In [1]:
from binn import Network, BINN
import pandas as pd

input_data = pd.read_csv("../data/test_qm.csv")
translation = pd.read_csv("../data/translation.tsv", sep="\t")
pathways = pd.read_csv("../data/pathways.tsv", sep="\t")

network = Network(
    input_data=input_data,
    pathways=pathways,
    mapping=translation,
)

binn = BINN(
    network=network,
    n_layers=4,
    dropout=0.2,
    validate=False,
    residual=True
)

  from .autonotebook import tqdm as notebook_tqdm


In [2]:
from util_for_examples import fit_data_matrix_to_network_input, generate_data
import torch
from pytorch_lightning import Trainer

design_matrix = pd.read_csv('../data/design_matrix.tsv', sep="\t")

protein_matrix = fit_data_matrix_to_network_input(
    input_data, features=network.inputs)

X, y = generate_data(protein_matrix, design_matrix=design_matrix)

dataloader = torch.utils.data.DataLoader(dataset=torch.utils.data.TensorDataset(torch.Tensor(X), torch.LongTensor(y)),
                                            batch_size=8,
                                            num_workers=12,
                                            shuffle=True)
trainer = Trainer(max_epochs=3)
trainer.fit(binn, dataloader)

GPU available: True (cuda), used: False
TPU available: False, using: 0 TPU cores
IPU available: False, using: 0 IPUs
HPU available: False, using: 0 HPUs
GPU available but not used.
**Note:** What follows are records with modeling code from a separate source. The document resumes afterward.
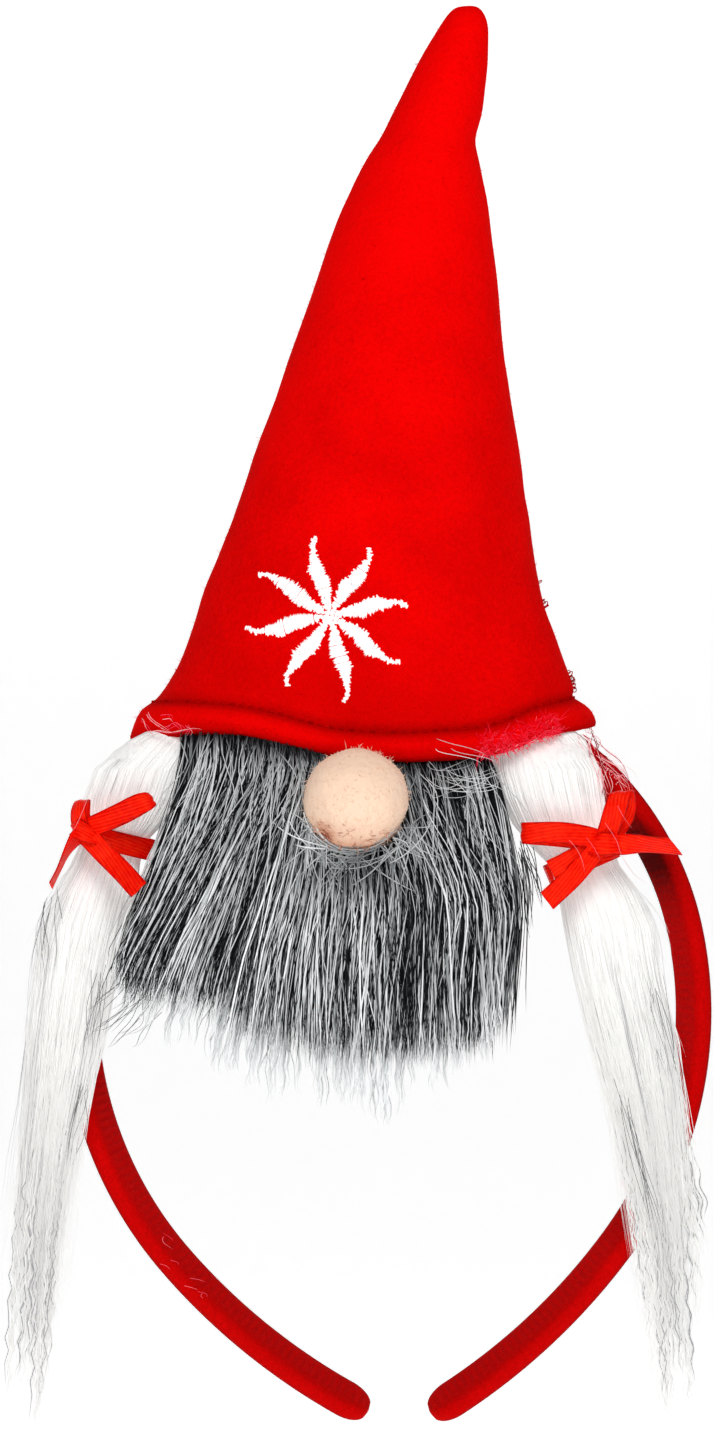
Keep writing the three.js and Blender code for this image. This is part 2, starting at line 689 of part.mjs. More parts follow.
// The turn of ribbon round the neck of a pigtail
function wrapSolid(pigtail, neck) {
  const hoop = (grow, extend) => {
    const shift = (by) => pigtailRing(pigtail, neck, grow).map((point) => point.setZ(point.z + by))
    return solid(loft([shift(-ribbonWidth / 2 - extend), shift(ribbonWidth / 2 + extend)]))
  }
  return hoop(gap + ribbonThick, 0).subtract(hoop(gap, 1))
}

function bowSolid(pigtail) {
  const neck = rowAt(pigtail.rows, 'down', pigtail.neck)
  const middle = pigtailPlace(pigtail, neck)
  const front = (neck.deep * pigtailDepth) / 2
  const [right, up] = [(pigtail.knot.x * pigtailWidth) / 2, (pigtail.knot.z * pigtailWidth) / 2]
  const centre = middle.clone().add(new THREE.Vector3(right, -front - ribbonThick, up))
  const knot = new THREE.SphereGeometry(1, 8, 6).rotateX(Math.PI / 2)
  knot.scale(knotSize / 2, knotDepth / 2, knotSize / 2).translate(centre.x, centre.y, centre.z)
  return joined([wrapSolid(pigtail, neck), solid(knot), ...pigtail.bow.map((row) => bowRibbon(row, centre))])
}

function piece(name, geometry, color, roughness) {
  const mesh = new THREE.Mesh(geometry, new THREE.MeshStandardMaterial({ color, roughness, metalness: 0 }))
  mesh.name = name
  return mesh
}

const red = 0xd9090b
const white = 0xf4f0ea

const felt = feltClearance()
const band = solid(bandGeometry(gap))
const wadding = waddingGeometry()
const beard = makeBeard(felt, solid(wadding))
const beardRoom = beardSolid(gap).add(solid(backingGeometry(gap)))
const headband = new THREE.Group()
headband.add(piece('headband', bandGeometry(), 0xb80606, 0.85))
headband.add(piece('hat', hatGeometry(), red, 0.95))
headband.add(piece('hat_wadding', wadding, white, 0.95))
headband.add(piece('snowflake', flakeGeometry(), 0xffffff, 0.5))
headband.add(piece('nose', noseGeometry(), 0xf6d3b6, 0.95))
headband.add(piece('beard', geometryOf(beard), 0x7b7d80, 0.7))
for (const pigtail of [leftPigtail, rightPigtail]) {
  const hair = mainBody(pigtailSolid(pigtail).subtract(felt).subtract(beardRoom).subtract(band))
  headband.add(piece(`pigtail_${pigtail.name}`, geometryOf(hair), white, 0.6))
  const room = pigtailSolid(pigtail, gap).add(beardRoom).add(band)
  const bow = mainBody(bowSolid(pigtail).subtract(room))
  headband.add(piece(`bow_${pigtail.name}`, geometryOf(bow), 0xf01a0c, 0.4))
}

export default headband
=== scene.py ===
# %% [markdown]
# # A gnome headband, dressed over its solids
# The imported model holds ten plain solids: a hairband, a felt cone and its wadding, a stitched snowflake, a
# wool nose, a fur beard, and two pigtails tied with ribbon bows. Each keeps its size and place here. This
# lesson makes the surface that belongs on each of them: real hairs, threads, felt and ribbon.
# %% Load the frame
import math

import bmesh
import bpy
import numpy as np
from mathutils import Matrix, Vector, noise
from mathutils.bvhtree import BVHTree


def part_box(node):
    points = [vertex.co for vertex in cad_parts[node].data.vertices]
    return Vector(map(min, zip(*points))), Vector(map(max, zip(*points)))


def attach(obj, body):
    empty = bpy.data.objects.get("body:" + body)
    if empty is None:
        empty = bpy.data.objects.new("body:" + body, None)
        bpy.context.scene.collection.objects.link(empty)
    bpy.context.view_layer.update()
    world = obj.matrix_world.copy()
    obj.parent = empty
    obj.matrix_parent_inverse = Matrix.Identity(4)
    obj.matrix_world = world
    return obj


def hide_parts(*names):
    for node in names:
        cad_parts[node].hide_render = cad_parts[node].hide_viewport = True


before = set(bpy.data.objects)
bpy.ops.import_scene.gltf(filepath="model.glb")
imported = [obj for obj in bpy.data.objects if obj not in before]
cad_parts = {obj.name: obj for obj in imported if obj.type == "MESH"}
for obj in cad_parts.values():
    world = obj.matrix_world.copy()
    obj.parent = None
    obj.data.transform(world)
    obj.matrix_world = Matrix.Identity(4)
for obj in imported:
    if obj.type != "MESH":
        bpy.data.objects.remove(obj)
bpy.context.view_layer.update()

MM = 0.001
print("solids:", sorted(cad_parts))

# %% [markdown]
# ## Where the viewer stands
# The photograph looks level and straight at the front, from far enough away that nothing is foreshortened.
# A long lens two metres off does the same. Its picture is 319.8 mm tall at the headband, which fixes the
# focal length.
# %% Camera
PICTURE_TALL = 319.8 * MM
CAMERA_PLACE = Vector((-3.9, -2000, -4.6)) * MM
SENSOR = 36

camera = bpy.data.objects.new("camera", bpy.data.cameras.new("camera"))
camera.data.sensor_width = SENSOR
camera.data.lens = SENSOR * -CAMERA_PLACE.y / PICTURE_TALL
camera.location = CAMERA_PLACE
camera.rotation_euler = (math.radians(90), 0, 0)
bpy.context.scene.collection.objects.link(camera)
bpy.context.scene.camera = camera
bpy.context.scene.view_settings.view_transform = "Standard"
print("lens:", round(camera.data.lens), "mm")

# %% [markdown]
# ## The studio
# Red felt keeps its full colour only in very even light, so most of it comes from all round. One broad lamp
# high in front then shapes the ball of the nose and the rolled hem. The floor and the wall behind are one
# bent sheet, white and a little bright by itself, so that no corner shows.
# %% World and lamp
SURROUND = 1.18
LAMP_POWER = 7.9
LAMP_SIZE = 0.6
LAMP_PLACE = (0.02, -0.85, 0.65)

world = bpy.data.worlds.new("surround")
world.use_nodes = True
world.node_tree.nodes["Background"].inputs["Strength"].default_value = SURROUND
bpy.context.scene.world = world

lamp = bpy.data.objects.new("lamp", bpy.data.lights.new("lamp", "AREA"))
lamp.data.energy = LAMP_POWER
lamp.data.size = LAMP_SIZE
lamp.location = LAMP_PLACE
lamp.rotation_euler = (-lamp.location).to_track_quat("-Z", "Y").to_euler()
bpy.context.scene.collection.objects.link(lamp)

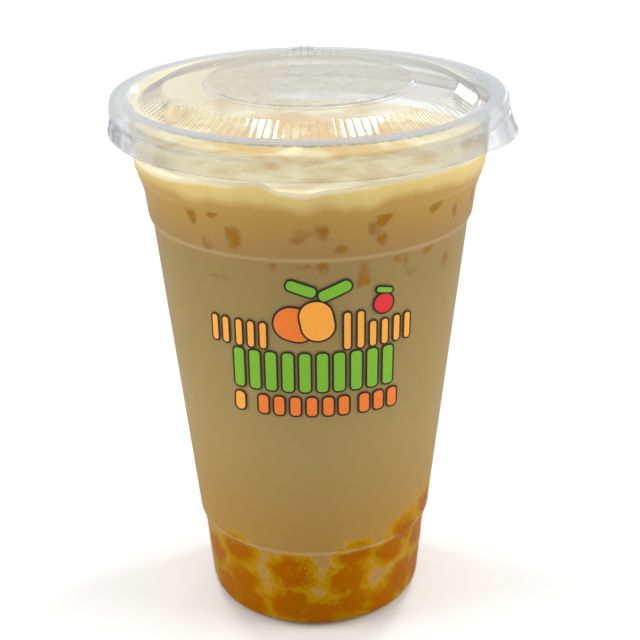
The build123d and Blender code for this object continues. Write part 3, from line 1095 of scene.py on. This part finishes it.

Set `accelerator` and `devices` using `Trainer(accelerator='gpu', devices=1)`.
You defined a `validation_step` but have no `val_dataloader`. Skipping val loop.

  | Name     | Type             | Params
----------------------------------------------
0 | layers   | Sequential       | 365 K 
1 | loss     | CrossEntropyLoss | 0     
2 | loss_val | CrossEntropyLoss | 0     
----------------------------------------------
365 K     Trainable params
0         Non-trainable params
365 K     Total params
1.464     Total estimated model params size (MB)
The number of training batches (25) is smaller than the logging interval Trainer(log_every_n_steps=50). Set a lower value for log_every_n_steps if you want to see logs for the training epoch.


Epoch 2: 100%|██████████| 25/25 [00:00<00:00, 34.54it/s, loss=0.664, v_num=402, train_loss=0.668, train_acc=0.650]

`Trainer.fit` stopped: `max_epochs=3` reached.


Epoch 2: 100%|██████████| 25/25 [00:00<00:00, 30.63it/s, loss=0.664, v_num=402, train_loss=0.668, train_acc=0.650]


In [3]:
from binn import BINNExplainer

explainer = BINNExplainer(binn)

In [4]:
test_data = torch.Tensor(X[5:10])
background_data = torch.Tensor(X[0:5])

importance_df = explainer.explain(test_data, background_data)
importance_df.head()

Using a non-full backward hook when the forward contains multiple autograd Nodes is deprecated and will be removed in future versions. This hook will be missing some grad_input. Please use register_full_backward_hook to get the documented behavior.


Unnamed: 0,source,target,source name,target name,value,type,source layer,target layer
0,1,497,A0M8Q6,R-HSA-166663,0.0,0,0,1
1,1,497,A0M8Q6,R-HSA-166663,0.0,1,0,1
2,1,954,A0M8Q6,R-HSA-198933,0.0,0,0,1
3,1,954,A0M8Q6,R-HSA-198933,0.0,1,0,1
4,1,539,A0M8Q6,R-HSA-2029481,0.0,0,0,1


In [5]:
from binn import ImportanceNetwork

IG = ImportanceNetwork(importance_df)

In [11]:
IG.plot_complete_sankey(multiclass=False, savename='img/test.png', node_cmap='Reds', edge_cmap='Blues')

In [14]:
IG.get_node('P15291')

246

In [8]:
query_node = 1

IG.plot_subgraph_sankey(query_node, upstream=False, savename='img/test.png', cmap='BuGn')